Olympic downhill ski races are unkind to favorites. At Nagano in 1998, Jean-Luc Crétier took advantage of a spectacular crash by Austrian great
Hermann Maier to snatch gold. At Lillehammer in 1994, America’s Tommy Moe grabbed gold over Norway’s homegrown favorite, Kjetil Andre Aamodt. So it went at Snowbasin for Austria’s season-dominating Stephan Eberharter. Almost predictably, he missed the gold.

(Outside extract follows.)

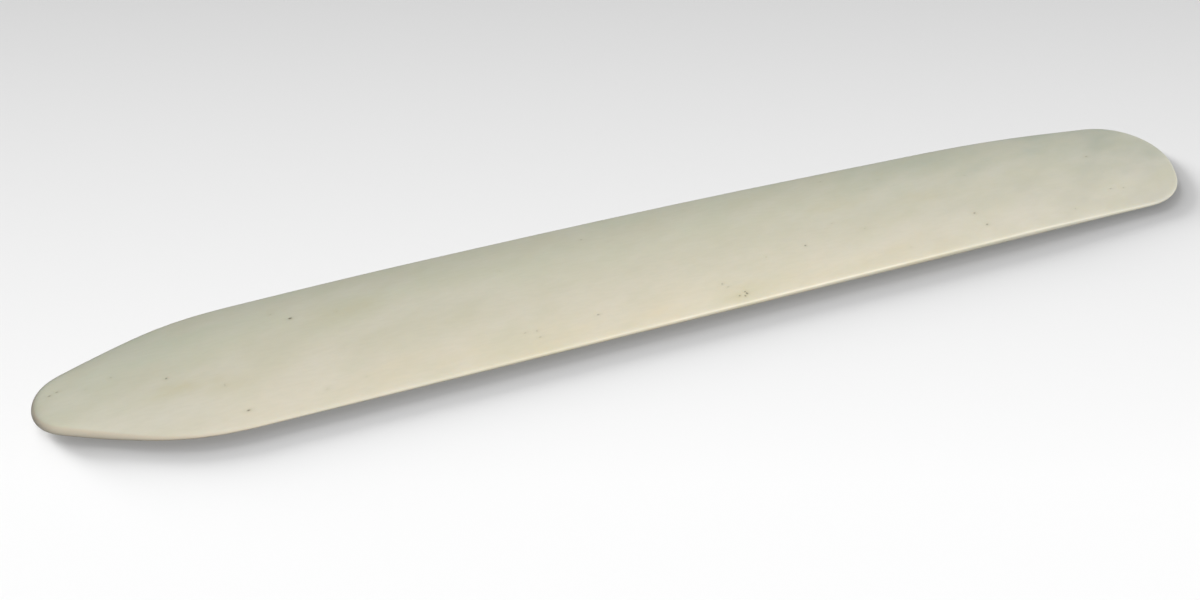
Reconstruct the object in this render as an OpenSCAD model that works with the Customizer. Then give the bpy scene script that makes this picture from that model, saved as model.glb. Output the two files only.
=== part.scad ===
// Bone folder: one blade, sawn from a bone, shaped, rounded and polished by hand.
// It lies on its flat underside. The point is towards -X and the heel towards +X.
// The straight edge is on the -Y side and the slightly bowed edge on the +Y side.
// The origin is under the middle of the blade, on the surface that it rests on.

/* [Blade] */
// Length from the point to the heel
blade_length = 152; // [120:1:220]
// Width at the belly, the widest stretch
blade_width = 22; // [18:0.5:32]
// Thickness along the middle of the blade
blade_t = 3; // [2.4:0.1:5]
// Distance from the point to where the belly begins
belly_from = 41; // [36:1:55]
// Distance from the point to where the belly ends
belly_to = 82; // [60:1:90]

/* [Faces] */
// How much of the thickness the upper face has lost where it meets the edge
crown_share = 0.55; // [0.35:0.05:0.65]
// Radius of the rounded edge along the blade
edge_round = 0.3; // [0.2:0.05:0.5]
// Radius of the rounded edge round the point
point_edge_round = 1; // [0.4:0.05:1.1]
// Radius of the rounded edge round the heel
heel_edge_round = 0.4; // [0.2:0.05:0.6]
// Depth rubbed off the middle of the underside to make its flat
underside_flat_depth = 0.1; // [0.02:0.02:0.4]

/* [Point] */
// Radius of the rounded point, seen from above
point_r = 5; // [3:0.1:7]
// Thickness at the point
point_t = 2; // [1.6:0.1:2.4]
// Height of the underside at the point above the surface
point_lift = 0.3; // [0:0.1:0.8]
// Distance of the swell behind the point from the end
swell_at = 11; // [9:0.5:13]
// Radius of the swell, seen from above
swell_r = 7.6; // [6.8:0.1:8.4]
// Thickness at the swell
swell_t = 2.3; // [2:0.1:2.8]
// Height of the underside at the swell above the surface
swell_lift = 0.1; // [0:0.1:0.4]
// Distance of the shoulder, where the point begins, from the end
shoulder_at = 19.2; // [17:0.2:26]
// How far the bowed edge has come in at the shoulder
shoulder_in = 0.8; // [0:0.2:4.4]

/* [Heel] */
// Distance of the place where the bowed edge turns in, from the heel
turn_in_at = 24; // [18:1:32]
// How far the bowed edge has come in there
turn_in = 2; // [0:0.2:4.4]
// How far the bowed edge has come in at the heel's corner
heel_far_in = 3.6; // [2.6:0.2:8.6]
// Distance between that corner's round and the straight edge
heel_far_inset = 1.4; // [0:0.1:3]
// Radius of the heel's corner on the straight edge
heel_near_r = 8; // [5:0.1:8.5]
// Distance of that corner short of the heel's end
heel_near_short = 0.8; // [0:0.1:1.5]
// Thickness at the heel
heel_t = 1.8; // [1.6:0.1:2.4]
// Height of the underside at the heel above the surface
heel_lift = 0.2; // [0:0.1:0.6]

/* [Hidden] */

POLISHED_BONE = [0.83, 0.81, 0.70];

// Facets round one station's disc, and steps across each part of its section
TURN_FN = 56;
CROWN_STEPS = 12;
EDGE_STEPS = 5;
UNDER_STEPS = 10;
// Steps round each bend in the outline
BEND_STEPS = 4;
// The upper face curves more the nearer it comes to the edge: 2 would be an even curve
CROWN_POWER = 2.3;

half_w = blade_width / 2;
shoulder_r = half_w - shoulder_in / 2;
turn_in_r = half_w - turn_in / 2;
heel_far_r = half_w - (heel_far_in + heel_far_inset) / 2;
point_end = -blade_length / 2;
heel_end = blade_length / 2;

// How far the upper face has fallen, and how it slopes, at u from the middle of the blade
function fall(u) = blade_t * crown_share * pow(u / half_w, CROWN_POWER);
function slope(u) = atan(fall(u) * CROWN_POWER / u);

// The point on an ellipse, with half axes r and h, where the surface tilts by a
function on_ellipse(r, h, a) =
    [r * r * sin(a), h * h * cos(a)] / sqrt(pow(r * sin(a), 2) + pow(h * cos(a), 2));

// Right half of the section through a station: the underside, which is half an ellipse that
// the flat cuts short, then the rounded edge, then the upper face
function section(r, t, lift, round) =
    let (
        edge_tilt = slope(r - round),
        edge_start = r - round + round * sin(edge_tilt),
        edge_z = lift + t - fall(edge_start) - round * cos(edge_tilt),
        below = edge_z - lift + underside_flat_depth
    )
    concat(
        [for (i = [0 : UNDER_STEPS]) let (p = on_ellipse(r, below, 90 * pow(i / UNDER_STEPS, 2)))
            [p[0], max(edge_z - p[1], lift)]],
        [for (i = [1 : EDGE_STEPS]) let (a = (90 - edge_tilt) * i / EDGE_STEPS)
            [r - round + round * cos(a), edge_z + round * sin(a)]],
        [for (i = [CROWN_STEPS - 1 : -1 : 0]) let (u = edge_start * i / CROWN_STEPS)
            [u, lift + t - fall(u)]]
    );

// A station of the blade is a disc, [x, y, radius, thickness, lift, radius of its rounded
// edge]. From the shoulder to the place where the bowed edge turns in, it touches both edges.
function beside_straight_edge(r) = r - half_w;
stations = [
    [point_end + point_r, 0, point_r, point_t, point_lift, point_edge_round],
    [point_end + swell_at, 0, swell_r, swell_t, swell_lift, point_edge_round],
    [point_end + shoulder_at, beside_straight_edge(shoulder_r), shoulder_r, blade_t, 0, edge_round],
    [point_end + belly_from, 0, half_w, blade_t, 0, edge_round],
    [point_end + belly_to, 0, half_w, blade_t, 0, edge_round],
    [heel_end - turn_in_at, beside_straight_edge(turn_in_r), turn_in_r, blade_t, 0, edge_round],
    [heel_end - heel_far_r, beside_straight_edge(heel_far_r) + heel_far_inset,
        heel_far_r, heel_t, heel_lift, heel_edge_round]
];

// The stations that round off the bend at station i. Each bend starts and ends half the
// shorter gap away from it, and is a parabola between the two.
function bend(i) =
    let (
        before = stations[i - 1],
        here = stations[i],
        after = stations[i + 1],
        reach = min(here[0] - before[0], after[0] - here[0]) / 2,
        from = here + (before - here) * reach / (here[0] - before[0]),
        to = here + (after - here) * reach / (after[0] - here[0])
    )
    [for (k = [0 : BEND_STEPS]) let (u = k / BEND_STEPS)
        (1 - u) * (1 - u) * from + 2 * u * (1 - u) * here + u * u * to];

module disc(s) {
    translate([s[0], s[1], 0])
        rotate_extrude($fn = TURN_FN)
            polygon(section(s[2], s[3], s[4], s[5]));
}

module blade() {
    color(POLISHED_BONE)
        hull() {
            disc(stations[0]);
            for (i = [1 : len(stations) - 2], s = bend(i)) disc(s);
            disc(stations[len(stations) - 1]);
            disc([heel_end - heel_near_short - heel_near_r, beside_straight_edge(heel_near_r),
                heel_near_r, heel_t, heel_lift, heel_edge_round]);
        }
}

blade();
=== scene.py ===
import math
import random

import bmesh
import bpy
from mathutils import Matrix, Vector, noise
from mathutils.bvhtree import BVHTree
from mathutils.kdtree import KDTree


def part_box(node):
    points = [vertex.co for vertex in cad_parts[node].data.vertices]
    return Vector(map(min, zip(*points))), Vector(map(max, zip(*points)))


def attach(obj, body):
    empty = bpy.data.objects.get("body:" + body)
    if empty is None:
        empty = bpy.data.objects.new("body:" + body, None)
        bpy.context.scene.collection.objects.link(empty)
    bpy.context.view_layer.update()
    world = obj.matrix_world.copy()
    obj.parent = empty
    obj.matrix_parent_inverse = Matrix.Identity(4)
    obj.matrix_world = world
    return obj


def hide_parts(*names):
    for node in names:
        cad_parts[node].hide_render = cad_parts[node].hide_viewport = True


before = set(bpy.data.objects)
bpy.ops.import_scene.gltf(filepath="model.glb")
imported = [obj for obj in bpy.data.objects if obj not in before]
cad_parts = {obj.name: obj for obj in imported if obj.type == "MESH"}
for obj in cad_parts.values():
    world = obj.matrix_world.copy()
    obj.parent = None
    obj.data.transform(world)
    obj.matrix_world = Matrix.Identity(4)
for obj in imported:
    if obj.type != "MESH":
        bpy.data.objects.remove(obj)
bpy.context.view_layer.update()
MM = 0.001


# ---- The blade -----------------------------------------------------------------------
# The whole folder is one strip sawn lengthwise from the wall of a leg bone. It is
# filed to a blunt point and a round heel, its faces are scraped to a low crown, and its
# edges are rounded and polished on fine paper until the bone has a soft wax-like shine.

RINGS = 438
ROUND = 128
END_CURVE = 5.0 * MM
SAME_SPOT = 0.001 * MM
CLEAR_OF_BLADE = 20 * MM

sawn = bmesh.new()
sawn.from_mesh(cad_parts["blade"].data)
bmesh.ops.remove_doubles(sawn, verts=sawn.verts, dist=SAME_SPOT)
blade_surface = BVHTree.FromBMesh(sawn)
point_tip = min(sawn.verts, key=lambda vert: vert.co.x).co.copy()
heel_tip = max(sawn.verts, key=lambda vert: vert.co.x).co.copy()
sawn.free()


def along_blade(share):
    """Where a ring lies: close to the next at the round ends, and evenly spaced between them."""
    even = heel_tip.x - point_tip.x + 2 * END_CURVE * (math.pi / 2 - 1)
    end_run = END_CURVE * math.pi / 2
    run = share * even
    if run < end_run:
        return point_tip.x + END_CURVE * (1 - math.cos(run / END_CURVE))
    if run > even - end_run:
        return heel_tip.x - END_CURVE * (1 - math.cos((even - run) / END_CURVE))
    return point_tip.x + END_CURVE + run - end_run


def core_of(x):
    """The middle of the blade's section at x, and half its width and thickness."""
    height = point_tip.lerp(heel_tip, (x - point_tip.x) / (heel_tip.x - point_tip.x)).z
    straight = blade_surface.ray_cast(Vector((x, -CLEAR_OF_BLADE, height)), Vector((0, 1, 0)))[0]
    bowed = blade_surface.ray_cast(Vector((x, CLEAR_OF_BLADE, height)), Vector((0, -1, 0)))[0]
    y = (straight.y + bowed.y) / 2
    under = blade_surface.ray_cast(Vector((x, y, -CLEAR_OF_BLADE)), Vector((0, 0, 1)))[0]
    crown = blade_surface.ray_cast(Vector((x, y, CLEAR_OF_BLADE)), Vector((0, 0, -1)))[0]
    middle = Vector((x, y, (under.z + crown.z) / 2))
    return middle, (bowed.y - straight.y) / 2, (crown.z - under.z) / 2


blade_bm = bmesh.new()
bmesh.ops.create_uvsphere(blade_bm, u_segments=ROUND, v_segments=RINGS, radius=1)
lay_along_x = Matrix.Rotation(-math.pi / 2, 3, "Y")
bmesh.ops.rotate(blade_bm, verts=blade_bm.verts, cent=(0, 0, 0), matrix=lay_along_x)
cores = {}
for vert in blade_bm.verts:
    ring = round(math.acos(max(-1, min(1, -vert.co.x))) / math.pi * RINGS)
    if ring in (0, RINGS):
        vert.co = point_tip if ring == 0 else heel_tip
        continue
    if ring not in cores:
        cores[ring] = core_of(along_blade(ring / RINGS))
    core, half_w, half_t = cores[ring]
    turn = math.atan2(vert.co.z, vert.co.y)
    ray = Vector((0, half_w * math.cos(turn), half_t * math.sin(turn)))
    vert.co = blade_surface.ray_cast(core, ray.normalized())[0]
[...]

Just as Eberharter, the World Cup champion, had set up a nearly half-second lead, his countryman Fritz Strobl posted a time .28 sec. faster. And then came Norway’s Lasse Kjus, .06 sec. quicker. Strobl, a personable and humorous character who in the summer months is a policeman, skied a perfect race while Eberharter made a couple of small errors. As he took in the joy of winning, Strobl said afterward, “I’m not out to beat anyone when I’m skiing. When I ski, I just want to ski well.” Eberharter hid his disappointment well. “Everyone was expecting me to win the gold medal,” he said, “but I always said life can go a different way.”

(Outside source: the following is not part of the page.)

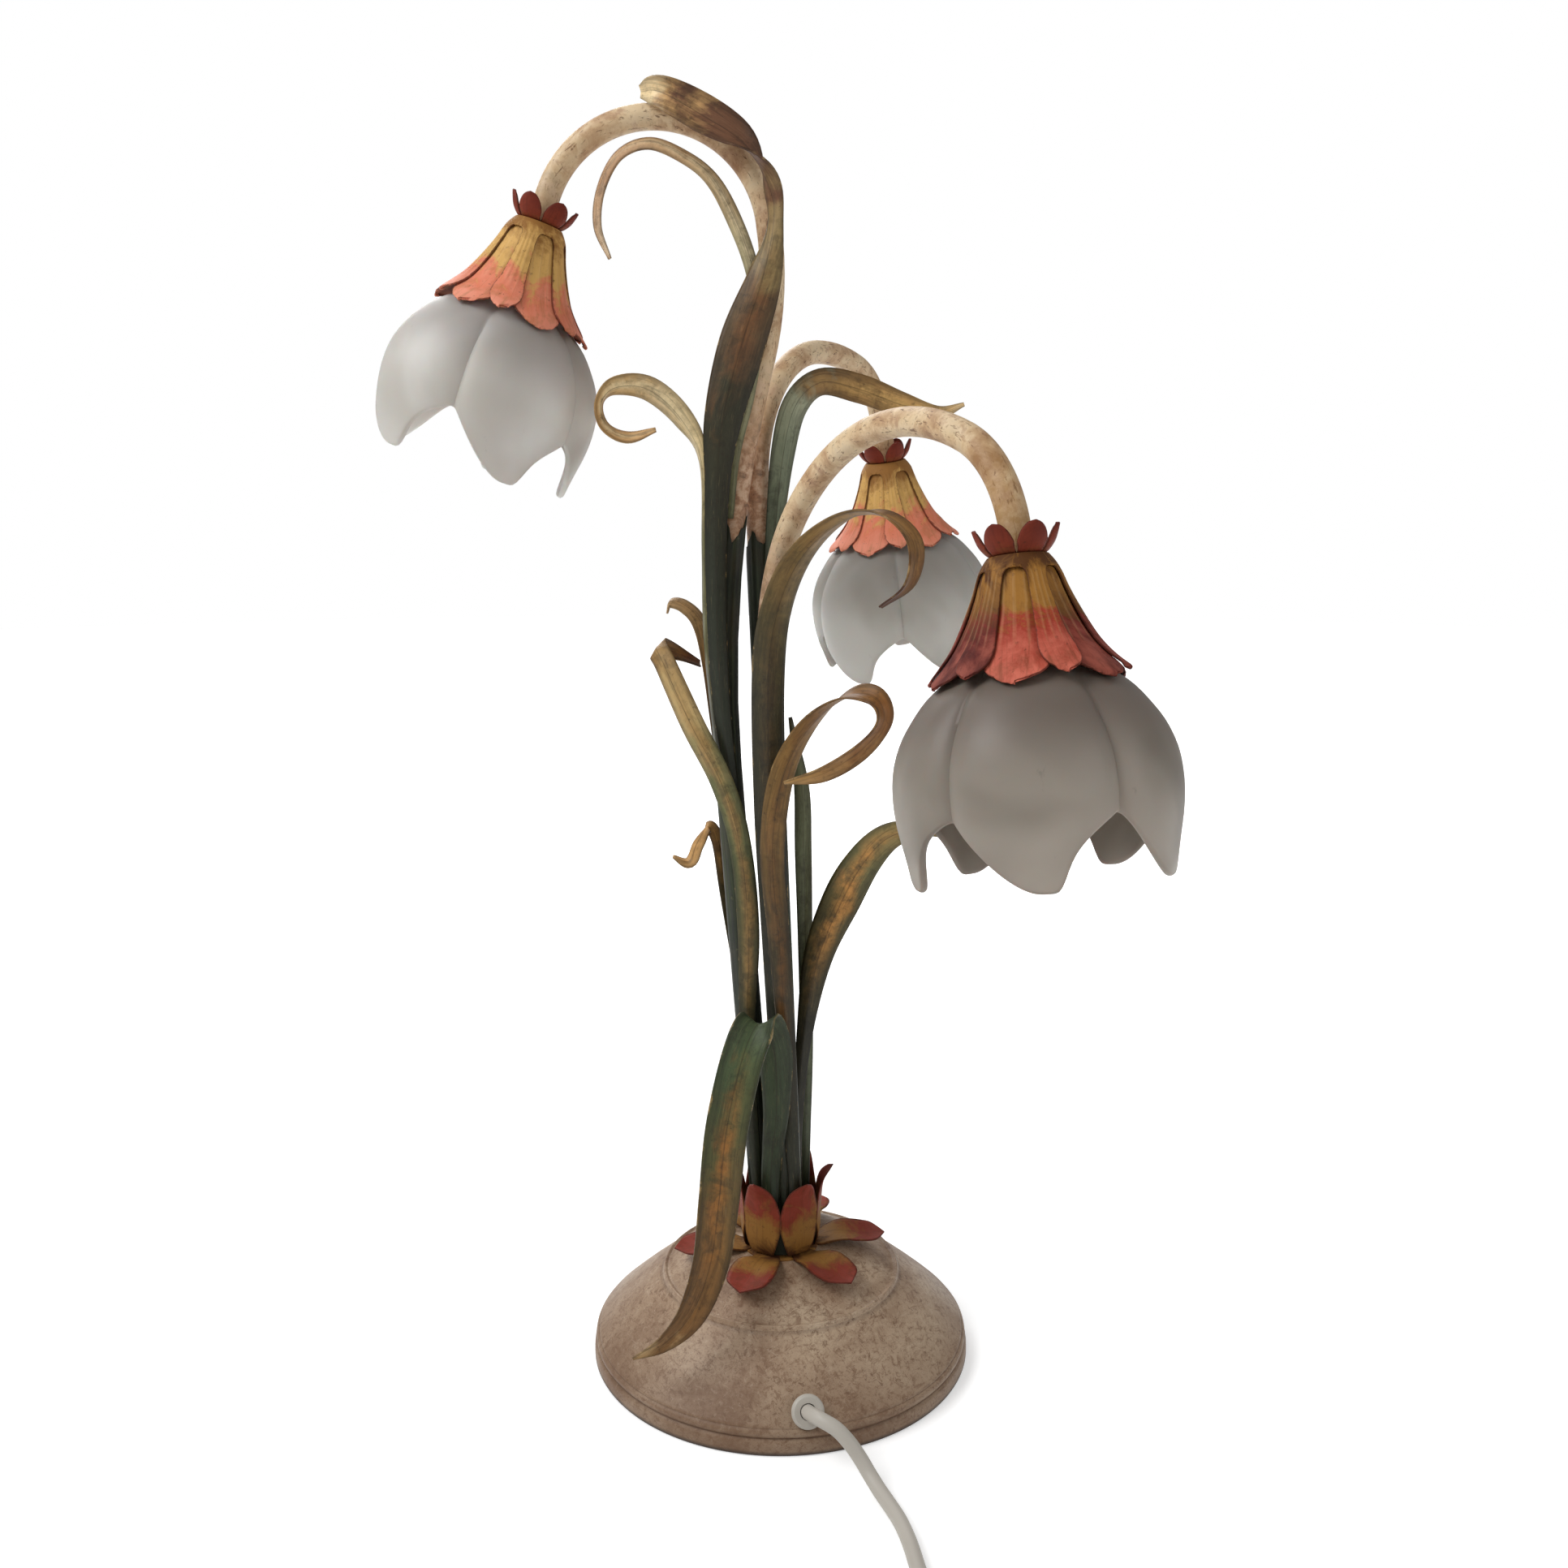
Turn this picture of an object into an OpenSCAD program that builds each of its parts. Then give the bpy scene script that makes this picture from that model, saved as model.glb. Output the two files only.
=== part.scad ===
// Table lamp with three drooping tulip flowers.
// Three bent tubes rise from a domed base, wrapped in leaves of creased sheet metal.
// Each tube ends in a flower: calyx, two nested bells of petals, and a frosted glass shade.
// +Z is up, and the origin is the centre of the base where it stands on the table.

/* [Base] */
// Radius of the dome at the table
base_r = 100; // [95:1:108]
// Height of the flat land on top of the dome
base_h = 56; // [52:1:62]
// Sheet thickness of the dome
dome_wall = 1.2; // [0.8:0.1:1.6]
// Radius of the embossed ring on the dome
ring_r = 62.5; // [58:0.5:66]
// Height of the beaded band round the rim
band_h = 13; // [11:0.5:15]
// Radius of the flat land on top of the dome
land_r = 22; // [20:0.5:24]
// Thickness of the felt pad
felt_t = 2; // [1.5:0.1:2.5]
// Thickness of the wide part of the cast ballast
weight_flange = 6; // [4:0.5:7]
// Thickness of the raised middle of the cast ballast
weight_boss = 7; // [5:0.5:8]
// Outer radius of the threaded rod
rod_r = 4.9; // [4.5:0.1:5]
// Bore radius of the threaded rod
rod_bore = 3.2; // [2.5:0.1:3.5]

/* [Stems] */
// Outer diameter of the stem tubes
tube_d = 12; // [12:0.1:12.4]
// Wall of the stem tubes
tube_wall = 1; // [0.8:0.1:1]
// Radius of the circle that the three tube feet stand on
foot_circle = 9.3; // [9.2:0.1:10]
// Bend radius of the tall arch
tall_arch_r = 55.5; // [54:0.5:57]
// Straight length below the tall arch
tall_neck = 9; // [4:1:14]
// Straight length below the bow of the tall stem
tall_run = 228; // [222:1:234]
// Straight length below the arch of the back stem
back_run = 368; // [360:1:376]
// Straight length below the arch of the front stem
front_run = 285; // [278:1:292]
// Outward tilt of the tall flower from straight down
tall_tilt = 19; // [15:1:23]
// Outward tilt of the back flower from straight down
back_tilt = 14; // [10:1:18]
// Outward tilt of the front flower from straight down
front_tilt = 10; // [6:1:14]
// Thickness of the sheaths round the lower part of the tubes
sheath_t = 0.5; // [0.4:0.1:0.6]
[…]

The different ways were very much in the minds of the French ski team, still recovering from the tragic death in a training accident last October of super-G world champion Régine Cavagnoud. Carole Montillet, a close friend of Cavagnoud’s, said that it had been very difficult to come to Salt Lake City without their outstanding skier. “As a team,” she said, “we wanted to dedicate this Olympics to Régine.” And she did it in the best way possible, by taking the downhill gold.

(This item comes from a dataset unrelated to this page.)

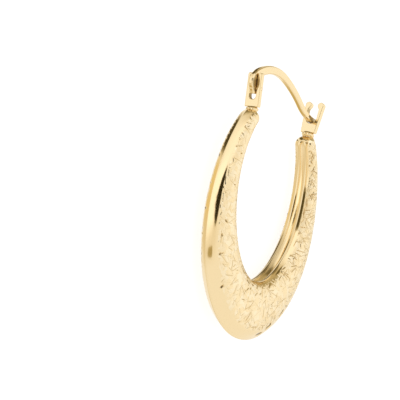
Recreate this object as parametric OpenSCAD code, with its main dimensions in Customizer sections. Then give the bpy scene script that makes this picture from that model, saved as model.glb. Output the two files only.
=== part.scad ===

Montillet, who has won only one World Cup race — and that in super-G — flew down the Wildflower course in a time of 1 min. 39.56 sec. to beat Italy’s Isolde Kostner and the pre-race favorite, Renate Götschl from Austria. Götschl gracefully described Montillet as “one of the best skiers in the world.” “I am very happy for her,” she said. “She is a good girl.” Montillet’s success against two skiers who had proved themselves in international competition with nine world and World Cup championships between them was all the more surprising, since she had never won even a single major international competition. Maybe that’s the answer: not winning lesser races could be the surefire formula for Olympic downhill golds.